Directions for this task:
Reproduce the following material exactly, including every line.

•••••

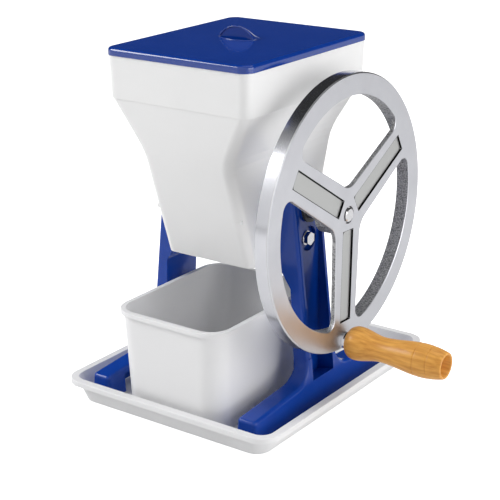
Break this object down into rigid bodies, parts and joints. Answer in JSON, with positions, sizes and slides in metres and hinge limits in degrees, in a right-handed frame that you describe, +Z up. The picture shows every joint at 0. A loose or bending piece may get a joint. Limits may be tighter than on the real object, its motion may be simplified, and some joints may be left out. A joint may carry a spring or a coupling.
{
  "type": "ice shaver with crank",
  "caption": "Hand-cranked ice breaker: square hopper with lid between two cast stands, spoked flywheel with wooden crank grip, bin and drip tray below",
  "frame": {"origin": "centre of the drip tray's underside, on the table", "axes": "+X towards the flywheel and crank, -Y the front, +Z up; the crank turns about X"},
  "size_m": [0.4045, 0.337, 0.4135],
  "materials": {
    "white_plastic": "moulded, slightly glossy",
    "lid_plastic": "moulded, glossy deep blue",
    "stand_paint": "glossy blue enamel over cast metal",
    "polished_casting": "turned and polished rim, cast inner faces",
    "bright_steel": "bright plated",
    "shaft_steel": "ground",
    "blade_steel": "stainless",
    "bronze": "turned bronze",
    "black_nylon": "turned bearing plastic",
    "black_rubber": "moulded rubber",
    "turned_wood": "varnished, turned"
  },
  "bodies": {
    "machine": {"tray": "white_plastic", "stand_left": "stand_paint", "stand_right": "stand_paint", "hopper": "white_plastic", "foot_pads": "black_rubber", "bush_left": "black_nylon", "bush_right": "black_nylon", "shaft_seals": "black_rubber", "stand_bolts": "bright_steel", "stand_bolt_washers": "bright_steel", "stand_nuts": "bright_steel", "backing_plates": "blade_steel", "comb_front": "blade_steel", "comb_rear": "blade_steel", "comb_screws": "bright_steel"},
    "crank": {"flywheel": "polished_casting", "drive_shaft": "shaft_steel", "disc_spacers": "blade_steel", "thrust_washers": "bronze", "hub_spacer": "shaft_steel", "shaft_collar": "shaft_steel", "collar_screw": "bright_steel", "wheel_key": "shaft_steel", "hub_bolt": "bright_steel", "hub_washer": "bright_steel", "crank_pin": "bright_steel", "crank_pin_nut": "bright_steel", "grip_washer": "bright_steel", "grip_nut": "bright_steel", "breaker_disc_1": "blade_steel", "breaker_disc_2": "blade_steel", "breaker_disc_3": "blade_steel", "breaker_disc_4": "blade_steel", "breaker_disc_5": "blade_steel", "breaker_disc_6": "blade_steel"},
    "grip": {"handle_grip": "turned_wood"},
    "lid": {"lid": "lid_plastic"},
    "bin": {"ice_bin": "white_plastic"}
  },
  "joints": [
    {"name": "crank_spin", "type": "hinge", "parent": "machine", "child": "crank", "pos_m": [0, -0.017, 0.229], "axis": [1, 0, 0], "continuous": true},
    {"name": "grip_spin", "type": "hinge", "parent": "crank", "child": "grip", "pos_m": [0.18, -0.02154, 0.08857], "axis": [1, 0, 0], "continuous": true},
    {"name": "lid_lift", "type": "slide", "parent": "machine", "child": "lid", "axis": [0, 0, 1], "range_m": [0, 0.06]},
    {"name": "bin_lift", "type": "slide", "parent": "machine", "child": "bin", "axis": [0, 0, 1], "range_m": [0, 0.032]}
  ]
}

•••••

Finished task:
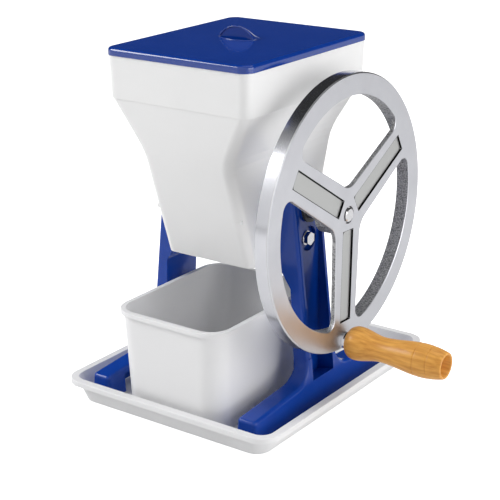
Break this object down into rigid bodies, parts and joints. Answer in JSON, with positions, sizes and slides in metres and hinge limits in degrees, in a right-handed frame that you describe, +Z up. The picture shows every joint at 0. A loose or bending piece may get a joint. Limits may be tighter than on the real object, its motion may be simplified, and some joints may be left out. A joint may carry a spring or a coupling.
{
  "type": "ice shaver with crank",
  "caption": "Hand-cranked ice breaker: square hopper with lid between two cast stands, spoked flywheel with wooden crank grip, bin and drip tray below",
  "frame": {"origin": "centre of the drip tray's underside, on the table", "axes": "+X towards the flywheel and crank, -Y the front, +Z up; the crank turns about X"},
  "size_m": [0.4045, 0.337, 0.4135],
  "materials": {
    "white_plastic": "moulded, slightly glossy",
    "lid_plastic": "moulded, glossy deep blue",
    "stand_paint": "glossy blue enamel over cast metal",
    "polished_casting": "turned and polished rim, cast inner faces",
    "bright_steel": "bright plated",
    "shaft_steel": "ground",
    "blade_steel": "stainless",
    "bronze": "turned bronze",
    "black_nylon": "turned bearing plastic",
    "black_rubber": "moulded rubber",
    "turned_wood": "varnished, turned"
  },
  "bodies": {
    "machine": {"tray": "white_plastic", "stand_left": "stand_paint", "stand_right": "stand_paint", "hopper": "white_plastic", "foot_pads": "black_rubber", "bush_left": "black_nylon", "bush_right": "black_nylon", "shaft_seals": "black_rubber", "stand_bolts": "bright_steel", "stand_bolt_washers": "bright_steel", "stand_nuts": "bright_steel", "backing_plates": "blade_steel", "comb_front": "blade_steel", "comb_rear": "blade_steel", "comb_screws": "bright_steel"},
    "crank": {"flywheel": "polished_casting", "drive_shaft": "shaft_steel", "disc_spacers": "blade_steel", "thrust_washers": "bronze", "hub_spacer": "shaft_steel", "shaft_collar": "shaft_steel", "collar_screw": "bright_steel", "wheel_key": "shaft_steel", "hub_bolt": "bright_steel", "hub_washer": "bright_steel", "crank_pin": "bright_steel", "crank_pin_nut": "bright_steel", "grip_washer": "bright_steel", "grip_nut": "bright_steel", "breaker_disc_1": "blade_steel", "breaker_disc_2": "blade_steel", "breaker_disc_3": "blade_steel", "breaker_disc_4": "blade_steel", "breaker_disc_5": "blade_steel", "breaker_disc_6": "blade_steel"},
    "grip": {"handle_grip": "turned_wood"},
    "lid": {"lid": "lid_plastic"},
    "bin": {"ice_bin": "white_plastic"}
  },
  "joints": [
    {"name": "crank_spin", "type": "hinge", "parent": "machine", "child": "crank", "pos_m": [0, -0.017, 0.229], "axis": [1, 0, 0], "continuous": true},
    {"name": "grip_spin", "type": "hinge", "parent": "crank", "child": "grip", "pos_m": [0.18, -0.02154, 0.08857], "axis": [1, 0, 0], "continuous": true},
    {"name": "lid_lift", "type": "slide", "parent": "machine", "child": "lid", "axis": [0, 0, 1], "range_m": [0, 0.06]},
    {"name": "bin_lift", "type": "slide", "parent": "machine", "child": "bin", "axis": [0, 0, 1], "range_m": [0, 0.032]}
  ]
}